El segundo aspecto tiene que ver con la complejidad de los temas que integran la agenda pública y que su socialización generalizada pareciera que requiere de una respuesta pertinente de una ciudadanía que, sin embargo, es cada vez más fragmentada, atomizada e insolidaria. El funcionamiento del sistema de pensiones en poblaciones con la pirámide demográfica invertida, la política de salud o la educativa, así como la de los cuidados que confrontan lo público con lo privad, cuestiones fiscales, el mundo de las relaciones internacionales, la cultura del hiperconsumo, la legalización de ciertas drogas son solo un manojo de asuntos que dominan la agenda y que se pueden encontrar en las habituales lizas políticas. Sobre ellos, la teoría señala que el comportamiento del electorado debiera ser racional y que, en un delirio de idealismo, concibe que está compuesto por individuos proactivos e informados. Pero la realidad dista mucho de ser así
Puede aducirse que esta situación fue habitual desde mediados del siglo pasado hasta la fecha y que lo que realmente ha cambiado es que la intermediación y los atajos cognitivos que supusieron la acción de los partidos políticos o de otros grupos de interés como los sindicatos o las organizaciones empresariales reemplazaban esa ausencia de conocimiento especializado.

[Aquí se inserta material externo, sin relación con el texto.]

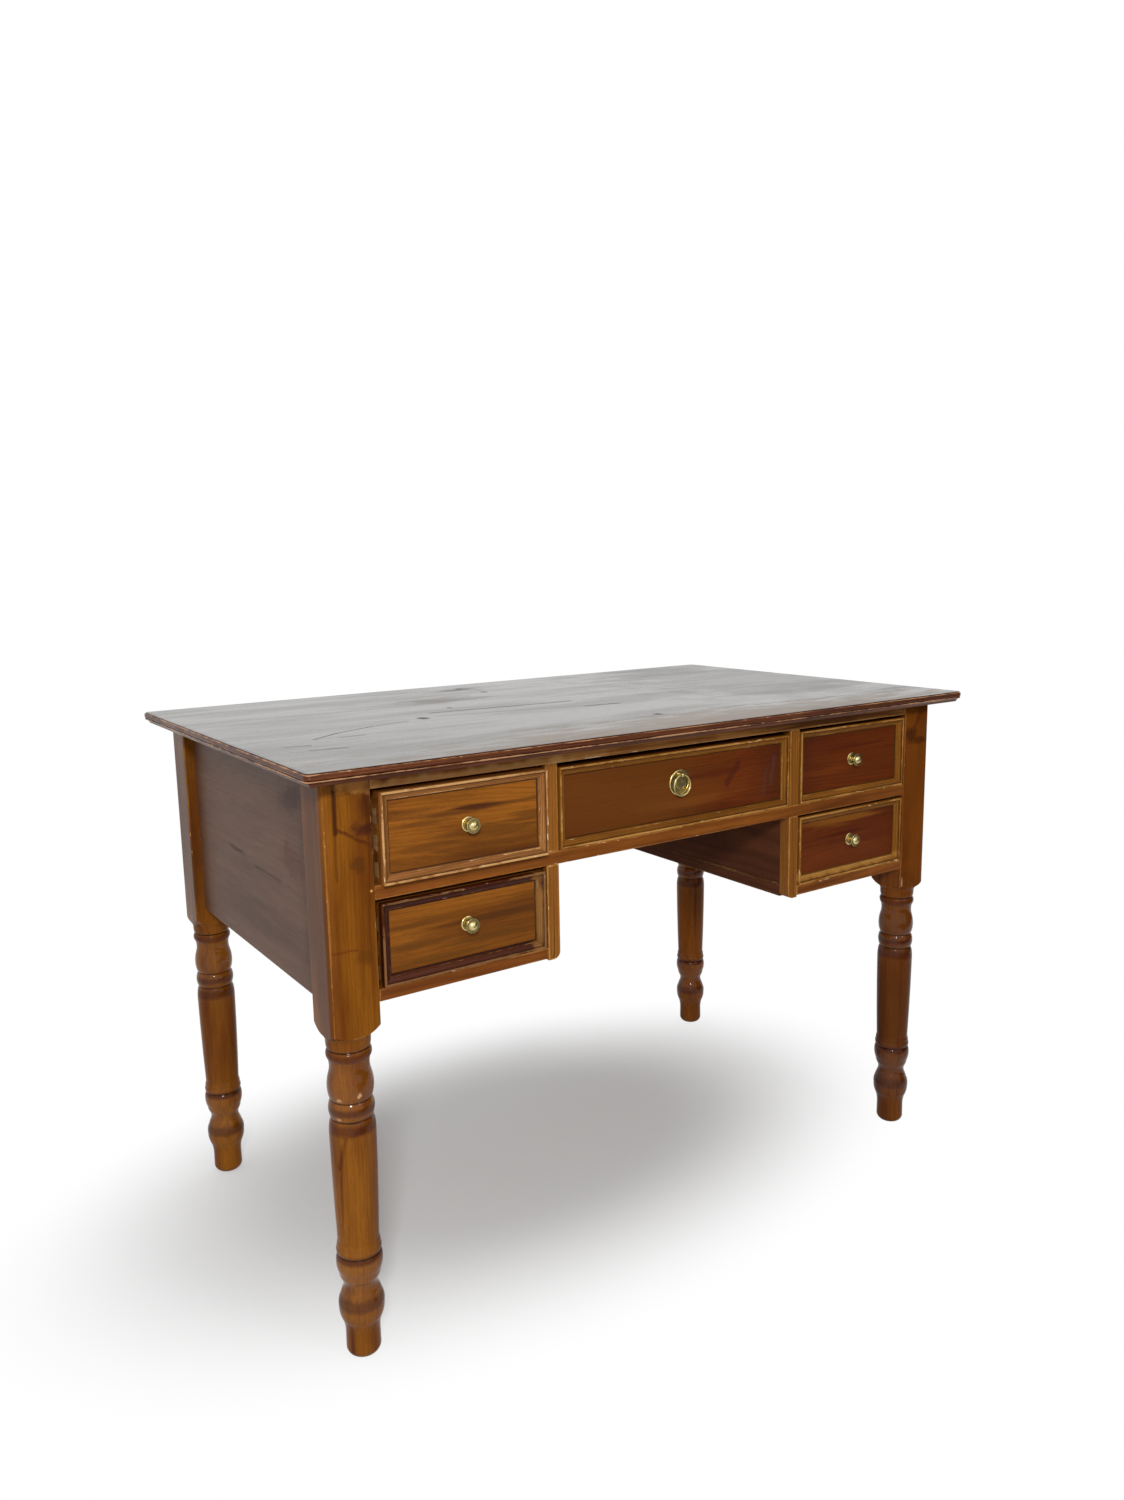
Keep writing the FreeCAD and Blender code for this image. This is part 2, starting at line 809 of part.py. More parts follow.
def make_moulding(x, z):
    """Four mitred lengths round a drawer front."""
    centre = FreeCAD.Vector((x[0] + x[1]) / 2, board_face_y, (z[0] + z[1]) / 2)
    half_x = (x[1] - x[0]) / 2
    half_z = (z[1] - z[0]) / 2
    lengths = []
    for turn, run, rise in ((0, half_x, half_z), (90, half_z, half_x)):
        for flip in (0, 180):
            place = lambda inset, height: FreeCAD.Vector(-run, -height, inset - rise)
            length = prism(moulding_section(), place, FreeCAD.Vector(2 * run, 0, 0))
            inner = run - moulding_width
            mitre = [
                (-run, -rise),
                (run, -rise),
                (inner, moulding_width - rise),
                (-inner, moulding_width - rise),
            ]
            flat = lambda a, b: FreeCAD.Vector(a, -2 * moulding_height, b)
            keep = prism(mitre, flat, FreeCAD.Vector(0, 2 * moulding_height, 0))
            piece = length.common(keep)
            piece.rotate(FreeCAD.Vector(0, 0, 0), FreeCAD.Vector(0, 1, 0), turn + flip)
            lengths.append(piece.translated(centre))
    return Part.makeCompound(lengths)


def turned_on_front(section, centre):
    """Brass turning on a drawer front; section is (radius, distance out of the board)."""
    place = lambda r, out: centre + FreeCAD.Vector(r, -out, 0)
    return lathe(section, place, centre, FreeCAD.Vector(0, 1, 0))


def spindle_hole(centre):
    """Hole through the drawer board for a knob's spindle."""
    radius = spindle_radius + spindle_hole_gap
    depth = front_thickness + 2 * cut_overrun
    start = centre - FreeCAD.Vector(0, cut_overrun, 0)
    return Part.makeCylinder(radius, depth, start, FreeCAD.Vector(0, 1, 0))


def make_nut(centre):
    """Round nut behind the drawer board."""
    inner = spindle_radius + spindle_hole_gap
    near = -front_thickness
    far = near - nut_thickness
    section = [(inner, near), (nut_radius, near), (nut_radius, far), (inner, far)]
    return turned_on_front(section, centre)


def make_knob(centre):
    """Mushroom knob with a spindle, and its nut as a second solid."""
    tail = -front_thickness - nut_thickness
    head_start = (knob_neck_radius, knob_head_start)
    rim_back = (knob_head_radius, knob_head_rim - knob_head_rim_thickness)
    rim_front = (knob_head_radius, knob_head_rim)
    dome_foot = (knob_dome_radius, knob_head_rim)
    neck_foot = (knob_neck_radius, knob_rosette_height)
    waist = (knob_neck_waist, (knob_rosette_height + knob_head_start) / 2)
    section = [
        (0.0, tail),
        (spindle_radius, tail),
        (spindle_radius, knob_rosette_height),
        neck_foot,
        ("arc", waist, head_start),
        round_to(head_start, rim_back, -knob_head_back_swell),
        round_to(rim_back, rim_front, -brass_edge_swell),
        dome_foot,
        dome_to(dome_foot, knob_dome_rise),
    ]
    return Part.makeCompound([turned_on_front(section, centre), make_nut(centre)])


def make_rosette(centre):
    """Stepped round plate under a knob."""
    inner = spindle_radius + spindle_hole_gap
    step = (knob_rosette_step_radius, knob_rosette_height)
    foot = (knob_rosette_step_radius, knob_rosette_rim)
    rim = (knob_rosette_radius, knob_rosette_rim / 2)
    section = [
        (inner, 0.0),
        (knob_rosette_radius, 0.0),
        rim,
        round_to(rim, foot, -brass_edge_swell),
        step,
        (inner, knob_rosette_height),
    ]
    return turned_on_front(section, centre)


def make_drawer(name, x, z, stands_out):
    """Every wooden piece of one drawer between its limits, and the middle of its board."""
    side_z = (z[0], z[1] - side_drop)
    inner_x = (x[0] + side_thickness, x[1] - side_thickness)
    centre = FreeCAD.Vector((x[0] + x[1]) / 2, board_face_y, (z[0] + z[1]) / 2)
    panel_z = (z[0] + bottom_rise, z[0] + bottom_rise + bottom_thickness)
    groove_z = (panel_z[0] - board_gap, panel_z[1] + board_gap)
    back_y = (box_rear_y - back_inset - back_thickness, box_rear_y - back_inset)

    front_groove = block(
        inner_x, (board_rear_y - bottom_groove - board_gap, board_rear_y), groove_z)
    front = block(x, (board_face_y, board_rear_y), z).cut(front_groove)

    sides = []
    for near, far in ((x[0], inner_x[0]), (x[1], inner_x[1])):
        toward = math.copysign(1.0, far - near)
        tails = dovetails((near, far), side_z, 0.0)
        front = front.cut(dovetails((near, far + toward * board_gap), side_z, board_gap))
        plank = block((near, far), (board_rear_y, box_rear_y), side_z)
        floor_groove = block(
            (far - toward * (bottom_groove + board_gap), far), (board_rear_y, box_rear_y), groove_z)
        housing = block(
            (far - toward * back_housing, far),
            (back_y[0] - board_gap, back_y[1] + board_gap),
            (panel_z[1], side_z[1]))
        plank = plank.fuse(tails).cut([floor_groove, housing])
        sides.append(plank.removeSplitter())

    bottom_x = (inner_x[0] - bottom_groove, inner_x[1] + bottom_groove)
    bottom = block(bottom_x, (board_rear_y, box_rear_y), panel_z)
    bottom = bottom.fuse(block(inner_x, (board_rear_y - bottom_groove, board_rear_y), panel_z))
    back_x = (inner_x[0] - back_housing + board_gap, inner_x[1] + back_housing - board_gap)
    back = block(back_x, back_y, (panel_z[1] + board_gap, side_z[1] - back_drop))

    pieces = {
        "front": front,
        "moulding": make_moulding(x, z),
        "sides": Part.makeCompound(sides),
        "back": back,
        "bottom": bottom.removeSplitter(),
    }
    shift = FreeCAD.Vector(0, -stands_out, 0)
    named = {}
    for piece, shape in pieces.items():
        named["%s_%s" % (name, piece)] = shape.translated(shift)
    return named, centre + shift


# ---------------------------------------------------------------------------
# Ring pull
# ---------------------------------------------------------------------------

def pull_axis(centre):
    """Middle of the eye that the ring hangs in."""
    return centre + FreeCAD.Vector(0, -pull_ball_reach, pull_eye_rise)


def pull_hole(centre):
    """Hole through the plate and the drawer board for the eye's stem."""
    radius = pull_stem_radius + spindle_hole_gap
    depth = pull_boss_height + front_thickness + 2 * cut_overrun
    start = centre + FreeCAD.Vector(0, -pull_boss_height - cut_overrun, pull_eye_rise)
    return Part.makeCylinder(radius, depth, start, FreeCAD.Vector(0, 1, 0))


def make_pull_plate(centre):
    """Stepped plate with a raised rim and a middle boss, bored for the stem."""
    rim_inner = pull_plate_radius - pull_plate_rim_width
    rim_foot = (pull_plate_radius, pull_plate_rim / 2)
    rim_top = (rim_inner, pull_plate_rim)
    boss_edge = (pull_boss_radius, pull_plate_rim)
    boss_top = (pull_boss_radius - pull_boss_slope, pull_boss_height)
    section = [
        (0.0, 0.0),
        (pull_plate_radius, 0.0),
        rim_foot,
        round_to(rim_foot, rim_top, -brass_edge_swell),
        (rim_inner, pull_plate_dish),
        (pull_boss_radius, pull_plate_dish),
        boss_edge,
        round_to(boss_edge, boss_top, -brass_edge_swell),
        (0.0, pull_boss_height),
    ]
    return turned_on_front(section, centre).cut(pull_hole(centre))


def make_pull_eye(centre):
    """Ball with an eye, on a stem through the plate and the board, and a nut as a second solid."""
    eye = pull_axis(centre)
    back = FreeCAD.Vector(0, 1, 0)
    across = FreeCAD.Vector(1, 0, 0)
    stem_length = pull_ball_reach + front_thickness + nut_thickness
    bore_radius = pull_wire_radius + pull_eye_play
    bore_start = eye - FreeCAD.Vector(pull_ball_radius, 0, 0)
    bore = Part.makeCylinder(bore_radius, 2 * pull_ball_radius, bore_start, across)
    ball = Part.makeSphere(pull_ball_radius, eye)
    stem = Part.makeCylinder(pull_stem_radius, stem_length, eye, back)
    nut_start = eye + FreeCAD.Vector(0, pull_ball_reach + front_thickness, 0)
    nut = Part.makeCylinder(nut_radius, nut_thickness, nut_start, back)
    nut_bore = Part.makeCylinder(pull_stem_radius + spindle_hole_gap, nut_thickness, nut_start, back)
    return Part.makeCompound([ball.fuse(stem).cut(bore), nut.cut(nut_bore)])


def make_pull_ring(centre):
    """Ring hanging from the eye."""
    middle = pull_axis(centre) - FreeCAD.Vector(0, 0, pull_ring_radius)
    return Part.makeTorus(pull_ring_radius, pull_wire_radius, middle, FreeCAD.Vector(0, 1, 0))


# ---------------------------------------------------------------------------
# Assembly
# ---------------------------------------------------------------------------

def make_case():
    """Every fixed piece of the desk."""
    crossing = stile_crossing(0.0)
    head_mortise = stile_head(joint_gap)
    nodes = make_top()
    nodes.update(make_legs(rail_mortises() + panel_grooves()))
    nodes.update(make_rails([crossing, mirrored(crossing, -1)]))
    nodes["top_rail"] = nodes["top_rail"].cut([head_mortise, mirrored(head_mortise, -1)])
    nodes["rear_panel"] = make_rear_panel()
    nodes["drawer_runners"] = make_runners()
    nodes["drawer_guides"] = make_guides()
    nodes["drawer_kickers"] = make_kickers()
    nodes["top_screws"] = Part.makeCompound(at_screws(screw(0.0)))
    paired = {
        "side_panel": make_side_panel(),
        "stile": make_stile(),
        "partition": make_partition(),
        "partition_rail": make_partition_rail(),
    }
    for name, shape in paired.items():
        nodes[name + "_right"] = shape
        nodes[name + "_left"] = mirrored(shape, -1)
    return nodes


def make_drawers():
    """Five drawers: two in each bank and a wide one over the kneehole."""
    upper = mid_rail_top + drawer_bottom_gap
    lower = bottom_rail_top + drawer_bottom_gap
    left = (-post_inner_x + left_bank_post_gap, -stile_outer_x - drawer_side_gap)
    right = (stile_outer_x + drawer_side_gap, post_inner_x - drawer_side_gap)
    banks = (
        ("drawer_upper_left", left, (upper, top_rail_bottom - upper_left_top_gap)),
        ("drawer_lower_left", left, (lower, mid_rail_bottom - lower_left_top_gap)),
        ("drawer_upper_right", right, (upper, top_rail_bottom - upper_right_top_gap)),
        ("drawer_lower_right", right, (lower, mid_rail_bottom - lower_right_top_gap)),
    )
    stands_out = {"drawer_upper_left": upper_left_stands_out}
    knob_rise = {"drawer_lower_left": lower_left_knob_rise}
    nodes = {}
    for name, x, z in banks:
        pieces, centre = make_drawer(name, x, z, stands_out.get(name, 0.0))
        knob_place = centre + FreeCAD.Vector(knob_off_middle, 0, knob_rise.get(name, 0.0))
        pieces[name + "_front"] = pieces[name + "_front"].cut(spindle_hole(knob_place))
        pieces[name + "_knob"] = make_knob(knob_place)
        pieces[name + "_rosette"] = make_rosette(knob_place)
        nodes.update(pieces)

    name = "drawer_middle"
    x = (-stile_inner_x + drawer_side_gap, stile_inner_x - drawer_side_gap)
    pieces, centre = make_drawer(name, x, (upper, top_rail_bottom - middle_top_gap), 0.0)
    pull_place = centre + FreeCAD.Vector(0, 0, pull_rise)
    pieces[name + "_front"] = pieces[name + "_front"].cut(pull_hole(pull_place))
    nodes.update(pieces)
    nodes["pull_plate"] = make_pull_plate(pull_place)
    nodes["pull_eye"] = make_pull_eye(pull_place)
    nodes["pull_ring"] = make_pull_ring(pull_place)
    return nodes


nodes = make_case()
nodes.update(make_drawers())

os.makedirs("parts", exist_ok=True)
for name, shape in sorted(nodes.items()):
    shape.exportStep("parts/%s.step" % name)
print("%d nodes written" % len(nodes))
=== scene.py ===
# %% [markdown]
# # An old kneehole writing desk
#
# The desk stands on four turned legs and holds five drawers, two on each side and a wide one
# over the sitter's knees. It is soft wood under an old orange-brown varnish, with brass knobs
# and one brass ring pull. This lesson dresses the packed model of the desk. Most wooden
# pieces are made again as worn boards, mouldings and turnings. The drawer boxes, the screws
# and the brass keep their packed shape and get a finish of their own.

# %% Load the packed desk
import math

import bmesh
import bpy
import numpy as np
from mathutils import Matrix, Vector


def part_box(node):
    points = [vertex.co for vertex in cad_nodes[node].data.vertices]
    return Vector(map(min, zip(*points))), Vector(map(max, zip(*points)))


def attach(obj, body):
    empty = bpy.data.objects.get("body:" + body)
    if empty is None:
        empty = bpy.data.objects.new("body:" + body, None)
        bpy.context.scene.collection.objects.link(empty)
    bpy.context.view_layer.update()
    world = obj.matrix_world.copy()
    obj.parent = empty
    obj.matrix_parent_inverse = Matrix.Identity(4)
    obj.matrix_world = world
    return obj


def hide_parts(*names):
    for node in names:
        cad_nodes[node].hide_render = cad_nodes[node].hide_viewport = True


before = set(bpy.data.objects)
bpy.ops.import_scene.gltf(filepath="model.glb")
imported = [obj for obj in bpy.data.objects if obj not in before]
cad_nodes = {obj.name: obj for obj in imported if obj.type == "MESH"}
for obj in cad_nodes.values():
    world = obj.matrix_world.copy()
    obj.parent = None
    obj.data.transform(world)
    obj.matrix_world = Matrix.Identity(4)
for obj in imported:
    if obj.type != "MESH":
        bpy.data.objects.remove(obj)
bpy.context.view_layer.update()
scene = bpy.context.scene
scene.view_settings.view_transform = "Standard"

# %% [markdown]
# ## Where the desk is seen from
#
# The viewer stands in front of the desk's left end, at eye height, and looks slightly down.
# A camera's turn is three directions: its right, its up, and the way it looks, reversed.
# Working these out from yaw, pitch and roll keeps each number readable.

# %% Camera
MM = 0.001
camera_place = Vector((-1.0262, -1.5039, 1.0082))
camera_yaw = math.radians(-34.26)
camera_pitch = math.radians(-9.64)
camera_roll = math.radians(-1.02)
sensor_height_mm = 36.0
lens_mm = 26.775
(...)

Solamente se necesitaba cierto grado de confianza en esa tarea de intermediación construida mediante mecanismos de identidad que garantizaban fidelidad. Pero ello hoy ha desaparecido ante el auge de las estrategias de polarización en el ámbito de la competencia política como sucedió con las clases sociales en el terreno epistemológico cuando el marxismo sucumbió ante la prédica neoliberal que ha impuesto en las Ciencias Sociales una nueva jerga en clave del imperio de la transversalidad, del mérito y del individuo.
En efecto, las formas actuales de comunicación y de información generan un escenario radicalmente diferente al existente al inicio del siglo cuando no existía ninguna de las redes sociales que se usan hoy ni el mundo digital había experimentado el crecimiento alcanzado de forma exponencial. En efecto, sólo el 6,7% de la población mundial utilizaba Internet en 2000 frente al 67,4% actual. Además, la pandemia de la COVID-19 polarizó a los votantes y socavó la confianza en las instituciones. Todo ello supone que los marcos cognitivos han cambiado profundamente de forma que el dominio de la desinformación es cada vez más palmario y, como consecuencia, las personas se hayan insertas en una arena dominada por la perplejidad y la incertidumbre que hace difícil entender la complejidad de lo que está sucediendo.